Меринский же припоминал, что «Лермонтов был довольно силен, в особенности имел большую силу в руках и любил состязаться в том с юнкером Карачинским, который известен был по всей школе как замечательный силач, – он гнул шомполы и делал узлы, как из веревок. Много пришлось за испорченные шомполы гусарских карабинов переплатить ему денег унтер-фицерам, которым поручено было сбережение казенного оружия. Однажды оба они в зале забавлялись подобными tours de force (проявлениями силы. – Фр.), вдруг вошел туда директор школы, генерал Шлиппенбах. Каково было его удивление, когда он увидал подобные занятия юнкеров. Разгорячась, он начал делать им замечания: «Ну не стыдно ли вам так ребячиться! Дети, что ли, вы, чтобы так шалить!.. Ступайте под арест». Их арестовали на одни сутки. После того Лермонтов презабавно рассказывал нам про выговор, полученный им и Карачинским. „Хороши дети, – повторял он, – которые могут из железных шомполов вязать узлы“, – и при этом от души заливался громким хохотом».
Он не был слишком дружен с товарищами, за злой язык нажил себе недоброжелателей, но с большим удовольствием принимал участие в коллективных проказах. Одну из таких проказ описал поступивший в школу годом позже Николай Мартынов.

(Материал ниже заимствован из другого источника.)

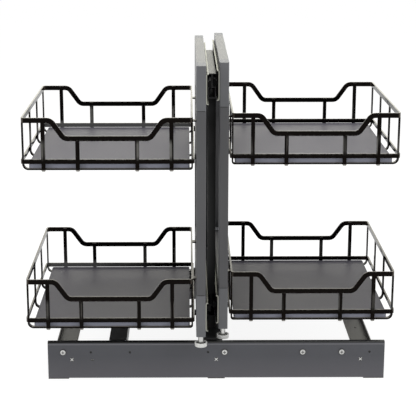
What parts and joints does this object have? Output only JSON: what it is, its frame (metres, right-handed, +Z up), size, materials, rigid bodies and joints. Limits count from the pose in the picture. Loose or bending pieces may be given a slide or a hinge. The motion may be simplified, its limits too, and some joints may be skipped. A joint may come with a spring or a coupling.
{
  "type": "pull out cabinet basket unit",
  "caption": "Blind-corner cabinet pull-out: floor frame, sideways carriage and two forward-sliding upright frames that carry wire baskets with boards.",
  "frame": {"origin": "centre of the floor frame's underside, on the cabinet floor", "axes": "+X to the right along the rails, +Y from the door towards the cabinet's back, +Z up"},
  "size_m": [0.751, 0.5267, 0.652],
  "materials": {
    "rail_grey": "satin powder coat",
    "plate_grey": "satin powder coat",
    "zinc": "bright zinc plate",
    "screw_zinc": "bright zinc plate",
    "black_steel": "satin black powder coat",
    "slide_dark": "blackened steel",
    "frame_grey": "satin powder coat",
    "corner_grey": "fine moulded grain",
    "basket_black": "high-gloss black nickel",
    "board": "matt anthracite laminate",
    "nylon_white": "smooth",
    "black_plastic": "moulded",
    "rubber": "matt"
  },
  "bodies": {
    "base": {"front_rail": "rail_grey", "rear_rail": "rail_grey", "floor_plate_left": "plate_grey", "floor_plate_middle": "plate_grey", "floor_plate_right": "plate_grey", "front_track": "black_steel", "rear_track": "black_steel", "track_screws": "screw_zinc", "frame_screws": "screw_zinc", "track_stops": "black_plastic"},
    "carriage": {"carriage_frame": "black_steel", "roller_axles": "screw_zinc", "centre_pedestals": "black_steel", "centre_lower_rail": "black_steel", "centre_posts": "black_steel", "centre_upper_rail": "black_steel"},
    "roller_front_left_body": {"roller_front_left": "nylon_white"},
    "roller_front_right_body": {"roller_front_right": "nylon_white"},
    "roller_rear_left_body": {"roller_rear_left": "nylon_white"},
    "roller_rear_right_body": {"roller_rear_right": "nylon_white"},
    "left_mid": {"left_mid_lower": "slide_dark", "left_mid_upper": "slide_dark"},
    "right_mid": {"right_mid_lower": "slide_dark", "right_mid_upper": "slide_dark"},
    "left_frame": {"left_channel_lower": "zinc", "left_channel_upper": "zinc", "left_front_post": "frame_grey", "left_rear_post": "frame_grey", "left_beams": "frame_grey", "left_corner_blocks": "corner_grey", "left_hangers": "frame_grey", "left_pads": "rubber", "left_foot_stud": "zinc", "left_lower_basket": "basket_black", "left_lower_board": "board", "left_upper_basket": "basket_black", "left_upper_board": "board"},
    "left_foot": {"left_disc": "nylon_white"},
    "right_frame": {"right_channel_lower": "zinc", "right_channel_upper": "zinc", "right_front_post": "frame_grey", "right_rear_post": "frame_grey", "right_beams": "frame_grey", "right_corner_blocks": "corner_grey", "right_hangers": "frame_grey", "right_pads": "rubber", "right_foot_stud": "zinc", "right_lower_basket": "basket_black", "right_lower_board": "board", "right_upper_basket": "basket_black", "right_upper_board": "board"},
    "right_foot": {"right_disc": "nylon_white"}
  },
  "joints": [
    {"name": "carriage_slide", "type": "slide", "parent": "base", "child": "carriage", "axis": [1, 0, 0], "range_m": [0, 0.31]},
    {"name": "roller_front_left_spin", "type": "hinge", "parent": "carriage", "child": "roller_front_left_body", "pos_m": [-0.202, -0.2343, 0.058], "axis": [0, 1, 0], "range_deg": [0, 2220.7]},
    {"name": "roller_front_right_spin", "type": "hinge", "parent": "carriage", "child": "roller_front_right_body", "pos_m": [-0.009, -0.2343, 0.058], "axis": [0, 1, 0], "range_deg": [0, 2220.7]},
    {"name": "roller_rear_left_spin", "type": "hinge", "parent": "carriage", "child": "roller_rear_left_body", "pos_m": [-0.202, 0.2343, 0.058], "axis": [0, 1, 0], "range_deg": [0, 2220.7]},
    {"name": "roller_rear_right_spin", "type": "hinge", "parent": "carriage", "child": "roller_rear_right_body", "pos_m": [-0.009, 0.2343, 0.058], "axis": [0, 1, 0], "range_deg": [0, 2220.7]},
    {"name": "left_frame_slide", "type": "slide", "parent": "carriage", "child": "left_frame", "axis": [0, -1, 0], "range_m": [-0.047, 0.393]},
    {"name": "left_mid_slide", "type": "slide", "parent": "carriage", "child": "left_mid", "axis": [0, -1, 0], "range_m": [-0.0235, 0.1965]},
    {"name": "right_frame_slide", "type": "slide", "parent": "carriage", "child": "right_frame", "axis": [0, -1, 0], "range_m": [0, 0.44]},
    {"name": "right_mid_slide", "type": "slide", "parent": "carriage", "child": "right_mid", "axis": [0, -1, 0], "range_m": [0, 0.22]},
    {"name": "left_foot_turn", "type": "hinge", "parent": "left_frame", "child": "left_foot", "pos_m": [-0.0318, -0.266, 0.087], "axis": [0, 0, 1], "continuous": true},
    {"name": "right_foot_turn", "type": "hinge", "parent": "right_frame", "child": "right_foot", "pos_m": [0.0138, -0.219, 0.087], "axis": [0, 0, 1], "continuous": true}
  ],
  "couplings": [
    {"joint": "roller_front_left_spin", "follows": "carriage_slide", "rad_per_m": 125},
    {"joint": "roller_front_right_spin", "follows": "carriage_slide", "rad_per_m": 125},
    {"joint": "roller_rear_left_spin", "follows": "carriage_slide", "rad_per_m": 125},
    {"joint": "roller_rear_right_spin", "follows": "carriage_slide", "rad_per_m": 125},
    {"joint": "left_mid_slide", "follows": "left_frame_slide", "ratio": 0.5},
    {"joint": "right_mid_slide", "follows": "right_frame_slide", "ratio": 0.5}
  ]
}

Юнкер Мартынов был занятным молодым человеком. В школе его прозвали homme féroce – «свирепый человек». Как рассказывал Тиран, «бывало, явится кто из отпуска поздно ночью: „Ух, как холодно!..“ – „Очень холодно?“ – „Ужасно“. Мартынов в одной рубашке идет на плац, потом, конечно, болен. Или говорят: „А здоров такой-то! какая у него грудь славная“. – „А разве у меня не хороша?“ – „Все ж не так“. – „Да ты попробуй, ты ударь меня по груди“. – „Вот еще, полно“. – „Нет, попробуй, я прошу тебя, ну ударь!..“ – Его и хватят так, что опять болен на целый месяц».

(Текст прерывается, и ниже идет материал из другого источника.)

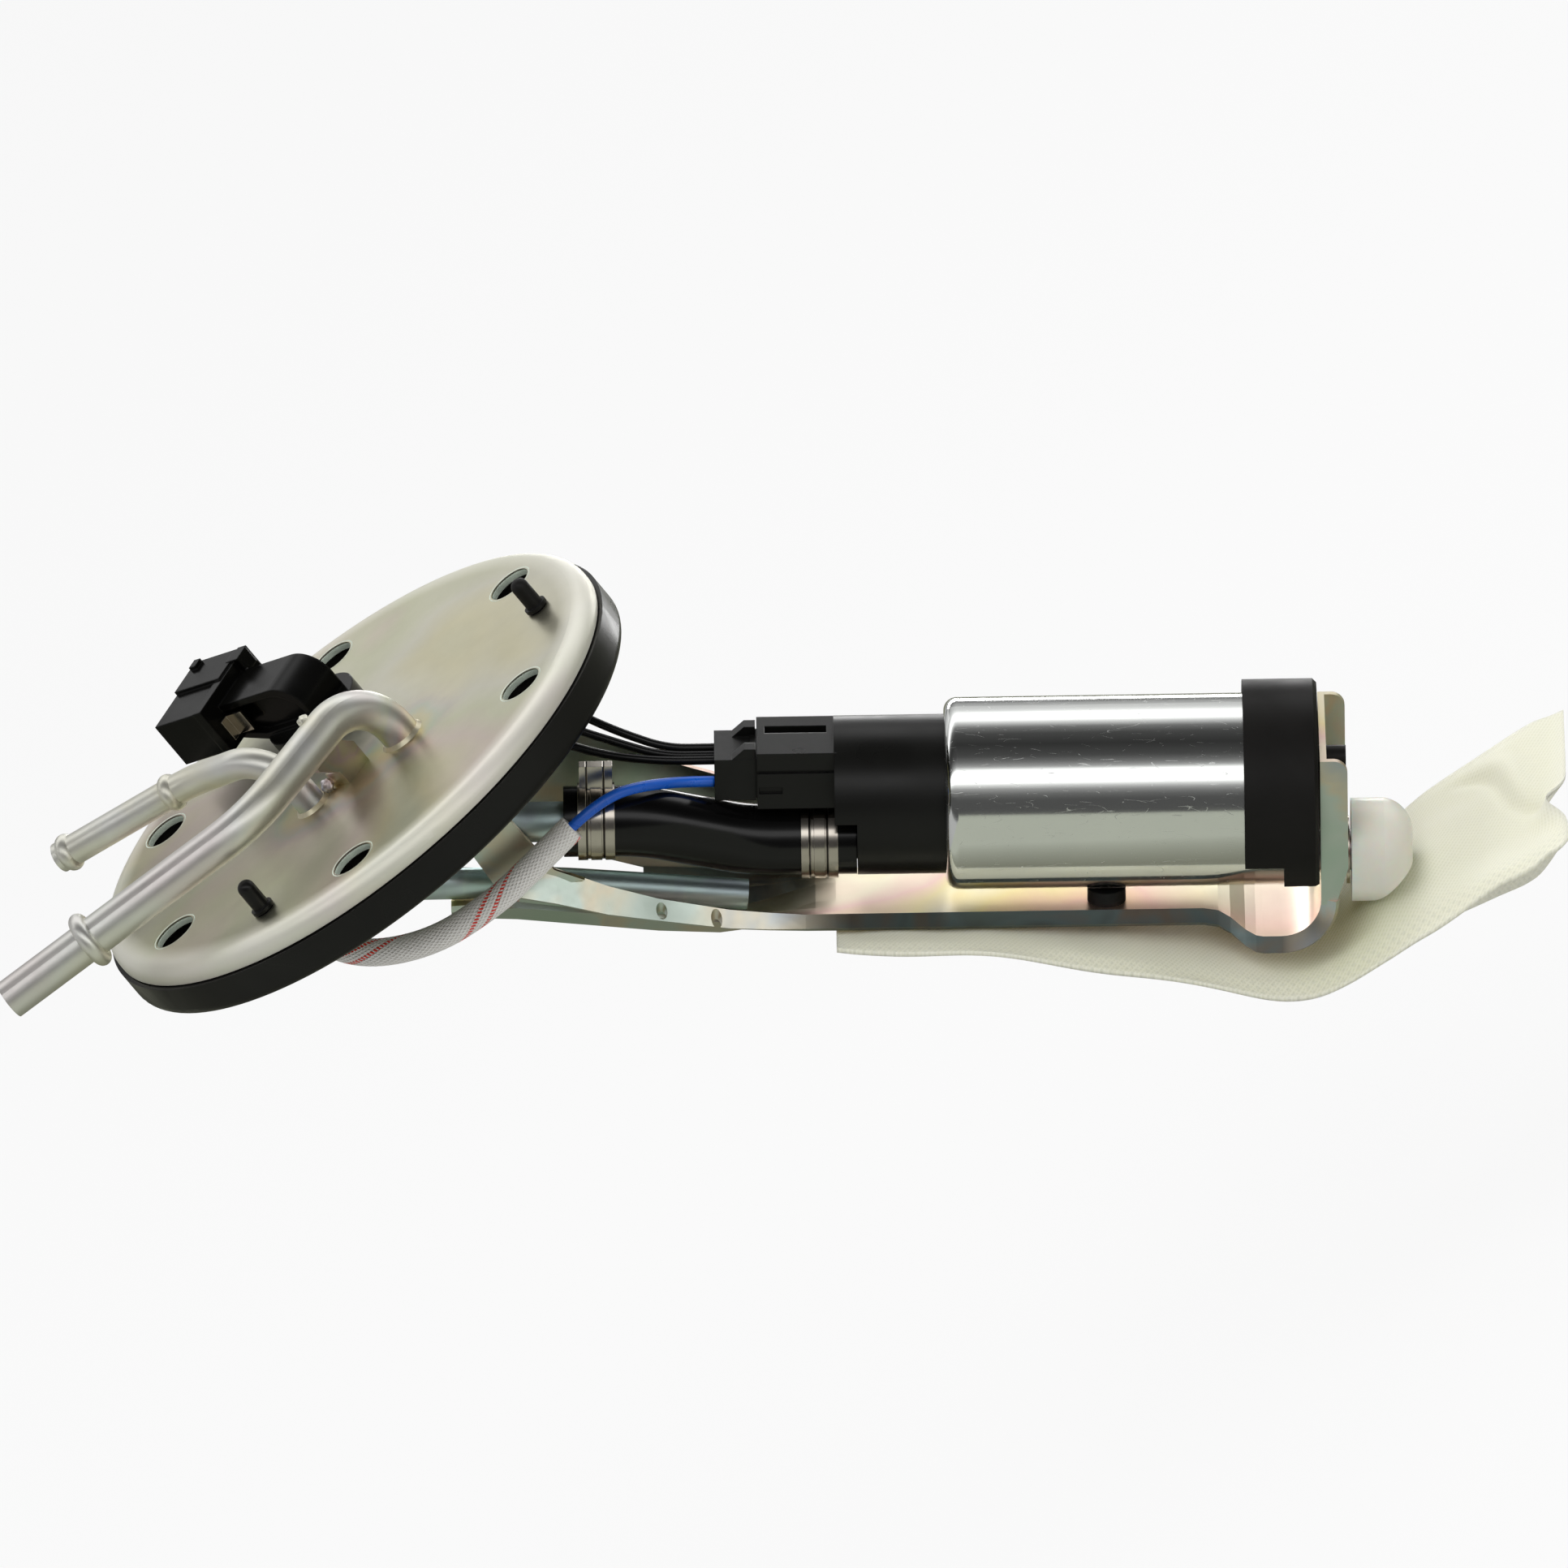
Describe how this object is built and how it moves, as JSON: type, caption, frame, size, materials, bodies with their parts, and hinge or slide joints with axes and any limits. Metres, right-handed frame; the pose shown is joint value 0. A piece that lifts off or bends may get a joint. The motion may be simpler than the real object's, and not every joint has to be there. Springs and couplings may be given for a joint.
{
  "type": "in-tank fuel pump",
  "caption": "Round tank flange with two bent tubes and an elbow connector; below it a bracket carries an electric fuel pump with hose, wired plug and sock strainer.",
  "frame": {"origin": "centre of the flange plate's outer face, on the bolt circle's axis", "axes": "+Z is the plate's outward normal, the tube side; +X is the way the pump leans out below the plate; +Y completes a right-handed frame"},
  "size_m": [0.2645, 0.1218, 0.1766],
  "materials": {
    "zinc_plate": "satin zinc plate with faint yellow chromate tint",
    "tube_steel": "bright satin plated tube",
    "braze": "pale yellow braze",
    "gasket_rubber": "semi-gloss black rubber",
    "connector_plastic": "satin black nylon",
    "bracket_steel": "yellow-tinted zinc plate, cut edges bare",
    "hose_rubber": "glossy black extruded rubber",
    "clamp_steel": "dull stainless",
    "plug_plastic": "black nylon",
    "case_steel": "bright plated can with long reflections",
    "cap_plastic": "glossy black nylon",
    "isolator_rubber": "matt dark grey rubber",
    "bumper_rubber": "matt black rubber",
    "neck_nylon": "milky natural nylon",
    "sock_mesh": "fine cream filter mesh",
    "sleeve_braid": "varnished off-white braid with red tracers",
    "wire_black": "black lead insulation",
    "wire_blue": "blue lead insulation",
    "contact_brass": "bare brass",
    "shaft_steel": "ground steel",
    "core_steel": "stacked electrical steel",
    "copper": "enamelled copper",
    "ferrite": "sintered ferrite",
    "carbon": "pressed carbon",
    "bearing_bronze": "sintered bronze",
    "impeller_plastic": "dark phenolic",
    "port_aluminium": "die-cast aluminium"
  },
  "bodies": {
    "frame": {"flange_plate": "zinc_plate", "flange_gasket": "gasket_rubber", "feed_tube": "tube_steel", "return_tube": "tube_steel", "feed_braze": "braze", "return_braze": "braze", "tube_stay": "zinc_plate", "connector_body": "connector_plastic", "connector_seal": "gasket_rubber", "connector_pins": "contact_brass", "connector_clip": "contact_brass", "bracket": "bracket_steel", "pump_case": "case_steel", "outlet_cap": "cap_plastic", "pump_terminals": "contact_brass", "hose": "hose_rubber", "hose_clamp_upper": "clamp_steel", "hose_clamp_lower": "clamp_steel", "plug": "plug_plastic", "magnets": "ferrite", "magnet_clips": "shaft_steel", "brush_spring_far": "shaft_steel", "brush_spring_near": "shaft_steel", "bearing_outlet": "bearing_bronze", "bearing_inlet": "bearing_bronze", "impeller_plate": "port_aluminium", "inlet_cover": "port_aluminium", "check_spring": "shaft_steel", "relief_spring": "shaft_steel", "relief_seat": "contact_brass", "isolator": "isolator_rubber", "bumper": "bumper_rubber", "strainer_washer": "clamp_steel", "strainer_neck": "neck_nylon", "strainer_sock": "sock_mesh", "lead_black_1": "wire_black", "lead_black_2": "wire_black", "lead_black_3": "wire_black", "lead_blue": "wire_blue", "sleeve": "sleeve_braid"},
    "rotor": {"rotor_shaft": "shaft_steel", "rotor_core": "core_steel", "rotor_windings": "copper", "commutator": "copper", "impeller": "impeller_plastic"},
    "check": {"check_valve": "contact_brass"},
    "relief": {"relief_valve": "shaft_steel"},
    "carbon_near": {"brush_near": "carbon"},
    "carbon_far": {"brush_far": "carbon"}
  },
  "joints": [
    {"name": "rotor_spin", "type": "hinge", "parent": "frame", "child": "rotor", "pos_m": [0.11496, 0, -0.09686], "axis": [0.8055, 0, -0.5926], "continuous": true},
    {"name": "check_slide", "type": "slide", "parent": "frame", "child": "check", "axis": [-0.8055, 0, 0.5926], "range_m": [0, 0.002], "stiffness_N_per_m": 150, "springref_m": -0.001, "deforming": ["check_spring"]},
    {"name": "relief_slide", "type": "slide", "parent": "frame", "child": "relief", "axis": [-0.8055, 0, 0.5926], "range_m": [0, 0.0012], "stiffness_N_per_m": 900, "springref_m": -0.001, "deforming": ["relief_spring"]},
    {"name": "brush_near_slide", "type": "slide", "parent": "frame", "child": "carbon_near", "axis": [-0.8055, 0, 0.5926], "range_m": [0, 0.003], "stiffness_N_per_m": 120, "springref_m": -0.001, "deforming": ["brush_spring_near"]},
    {"name": "brush_far_slide", "type": "slide", "parent": "frame", "child": "carbon_far", "axis": [-0.8055, 0, 0.5926], "range_m": [0, 0.003], "stiffness_N_per_m": 120, "springref_m": -0.001, "deforming": ["brush_spring_far"]}
  ]
}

Вот над «свирепым человеком» и другими новичками любил подшучивать Лермонтов с товарищами. Что ж, слово Мартынову, будущему убийце Лермонтова:
«Лермонтов, как истый школьник… любил помучить их (новичков, включая и Мартынова) способами более чувствительными и выходящими из ряда обыкновенно налагаемых испытаний. Проделки эти производились обыкновенно ночью. Легкокавалерийская камера была отдельная комната, в которой мы, кирасиры, не спали (у нас были свои две комнаты), а потому, как он распоряжался с новичками легкокавалеристами, мне неизвестно; но расскажу один случай, который происходил у меня на глазах, в нашей камере, с двумя вновь поступившими юнкерами в кавалергарды. Это были Эммануил Нарышкин (сын известной красавицы Марьи Антоновны) и Уваров. Оба были воспитаны за границей; Нарышкин по-русски почти вовсе не умел говорить, Уваров тоже весьма плохо изъяснялся. Нарышкина Лермонтов прозвал „французом“ и не давал ему житья; Уварову также была дана какая-то особенная кличка, которой не припомню. Как скоро наступало время ложиться спать, Лермонтов собирал товарищей в своей камере; один на другого садились верхом; сидящий кавалерист покрывал и себя, и лошадь своею простыней, а в руке каждый всадник держал по стакану воды; эту конницу Лермонтов называл „Нумидийским эскадроном“. Выжидали время, когда обреченные жертвы заснут, по данному сигналу эскадрон трогался с места в глубокой тишине, окружал постель несчастного и, внезапно сорвав с него одеяло, каждый выливал на него свой стакан воды. Вслед за этим действием кавалерия трогалась с правой ноги в галоп обратно в свою камеру. Можно себе представить испуг и неприятное положение страдальца, вымоченного с головы до ног и не имеющего под рукой белья для перемены. Надобно при этом прибавить, что Нарышкин был очень добрый малый, и мы все его полюбили, так что эта жестокость не имела даже никакого основательного повода, за исключением разве того, что он был француз. Наша камера пришла в негодование от набегов нумидийской кавалерии, и в следующую ночь несколько человек из нас уговорились блистательно отомстить за нападение. Для этого мы притворились все спящими, и, когда ничего не знавшие об этом заговоре нумидийцы собрались в комплект в нашу комнату, мы разом вскочили с кроватей и бросились на них. Кавалеристы принуждены были соскочить со своих лошадей, причем от быстроты этого драгунского маневра и себя, и лошадей препорядочно облили водой, затем легкая кавалерия была изгнана со стыдом из нашей камеры. Попытки обливать наших новичков уже после этого не возобновлялись».